Il Ministro della Cultura Franceschini vuole sostutire cinema e teatri con la TV?
Malgrado l’assenza di evidenze di trasmissione del virus, la mannaia del DPCM di Conte si è abbattuto su teatri, cinema e sale concerti. Immediata la reazione di operatori, professionisti e lavoratori dello spettacolo che non accettano il ruolo di vittime sacrificali di un governo che, non avendo idea di come contrastare la pandemia, chiude un po’ qui un po’ lì nel nome del sempre valido “‘ndo cojo cojo”. Col risultato che è consentito assistere alla messa (giustissimo ndr.) ma non a un film o a uno spettacolo teatrale.
Oltre alle notevoli conseguenze economiche vi sono quelle non meno gravi sulla diffusione della cultura in un Paese come l’Italia, afflitto da una crisi dell’istruzione sempre più grave e guidato da una classe dirigente tra le più impreparate in occidente.
A fronte di questo inutile sfascio consumato sull’altare dell’impreparazione, il Ministro della Cultura e aspirante Presidente della Repubblica (sic ndr.) ha lanciato un messaggio tutto cuore e lungimiranza: “rivolgo un appello, affinché le emittenti diano ampio spazio a teatro, musica, danza e cinema, non solo attingendo dal giacimento delle repliche, ma anche immaginando e sperimentando nuove produzioni e nuove iniziative”.
Ci pare di vederle le decine di migliaia di compagnie teatrali, associazioni culturali, cooperative, orchestre, complessi musicali colpiti in tutta Italia dal provvedimento che, con pennetta usb in tasca, bussano alla porta delle emittenti per domandare la trasmissione dei propri spettacoli e progetti.
Che dire poi di costumisti, service audio luci, tecnici, attrezzisti, fonici, e tutte quelle professionalità operanti nel mondo dello spettacolo.
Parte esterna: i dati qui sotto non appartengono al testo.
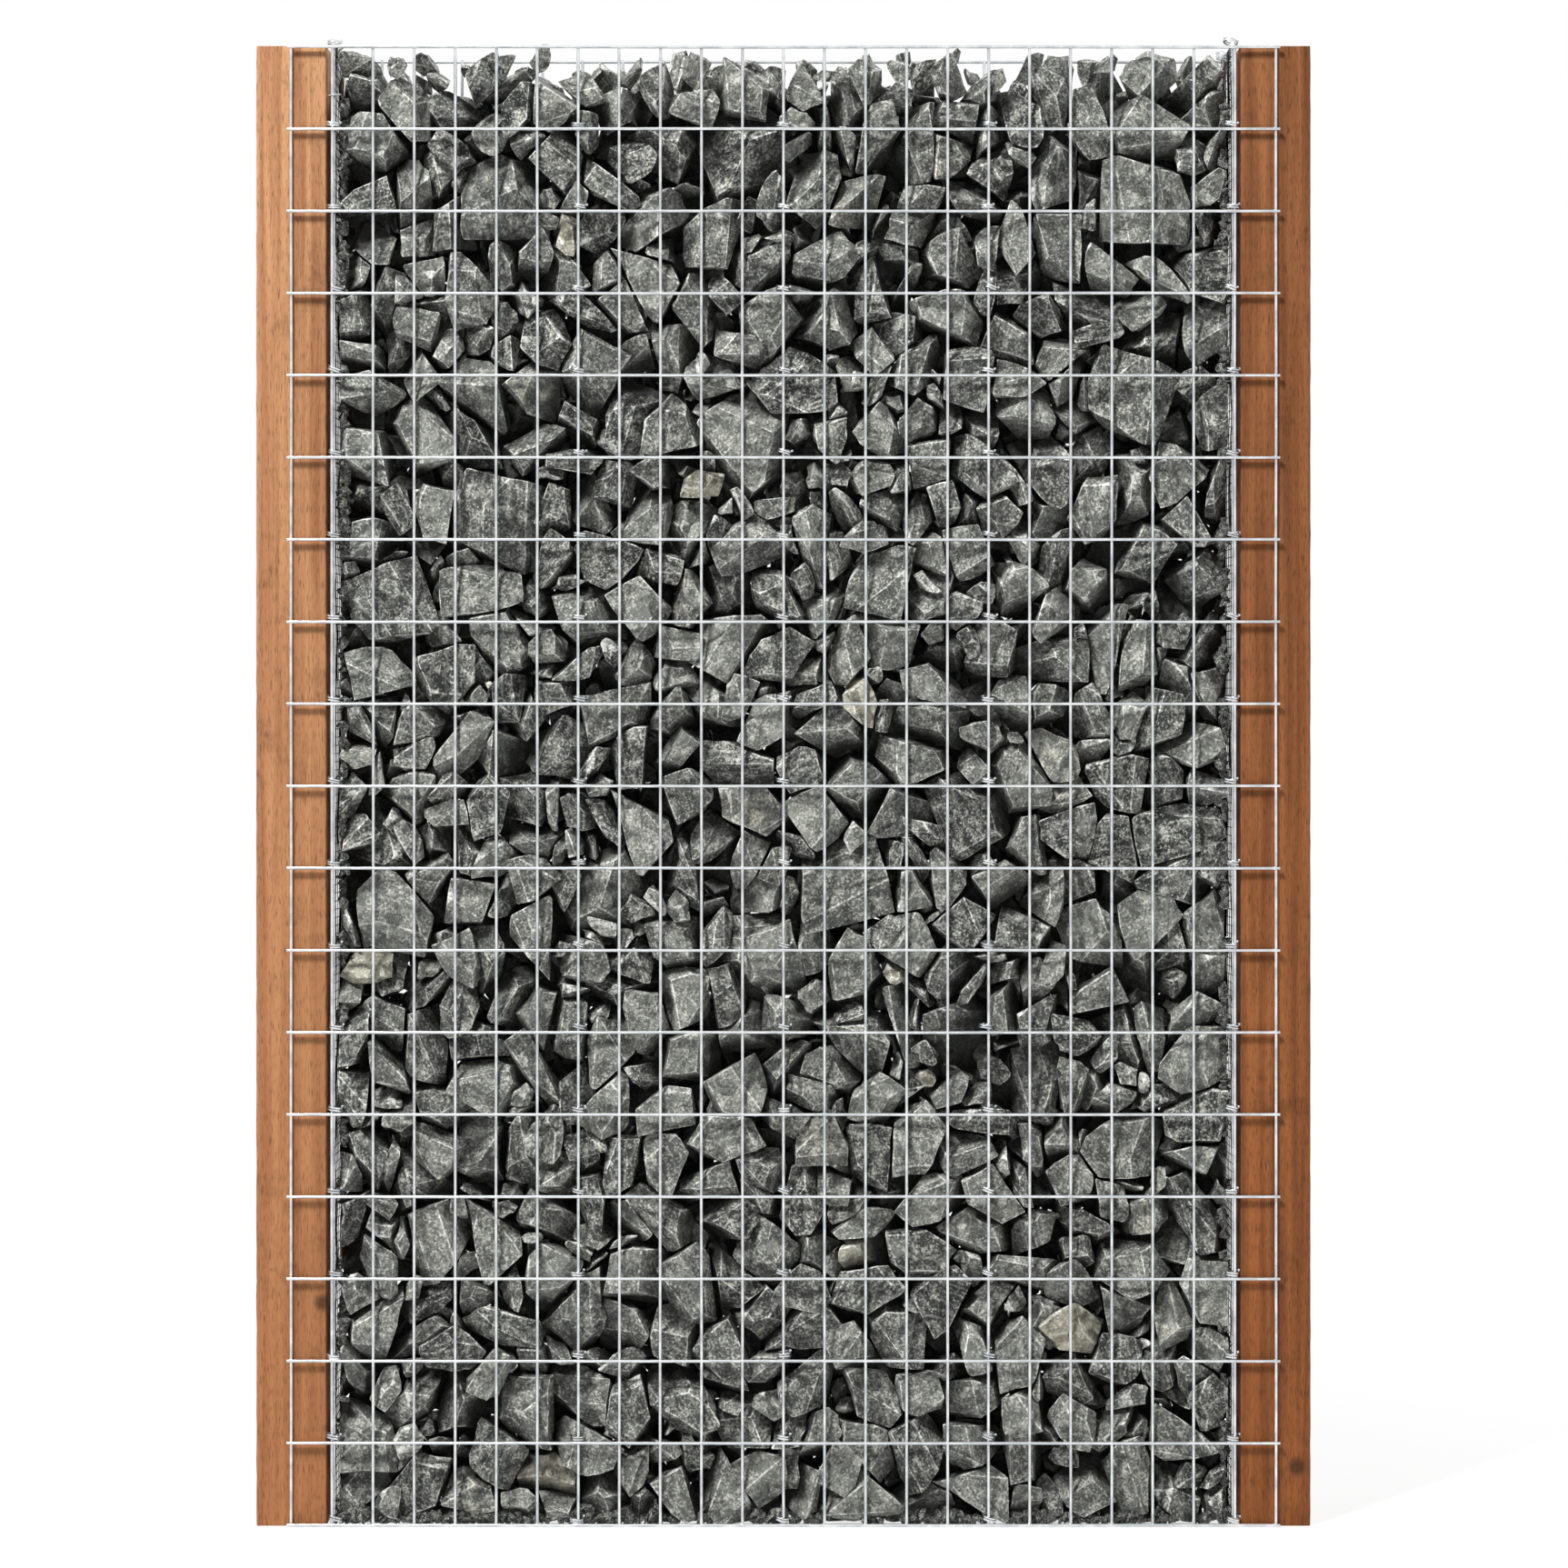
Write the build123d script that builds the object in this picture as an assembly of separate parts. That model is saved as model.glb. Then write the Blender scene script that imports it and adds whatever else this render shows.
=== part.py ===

Ci sarà spazio per loro nelle redazioni tv?
Se poi si vuole promuovere la trasmissione in tv di classici o grandi produzioni internazionali, qualcuno informi il Ministro dell’esistenza di Youtube e della mole di contenuti di tale natura lì presenti. Per il mondo dello spettacolo e della cultura c’è bisogno di Teatri e Cinema aperti non di dichiarazioni estemporanee che, per via delle loro pochezza, risultano perfino derisorie nei riguardi di chi patisce gli effetti di una chiusura arbitraria e ingiustificata.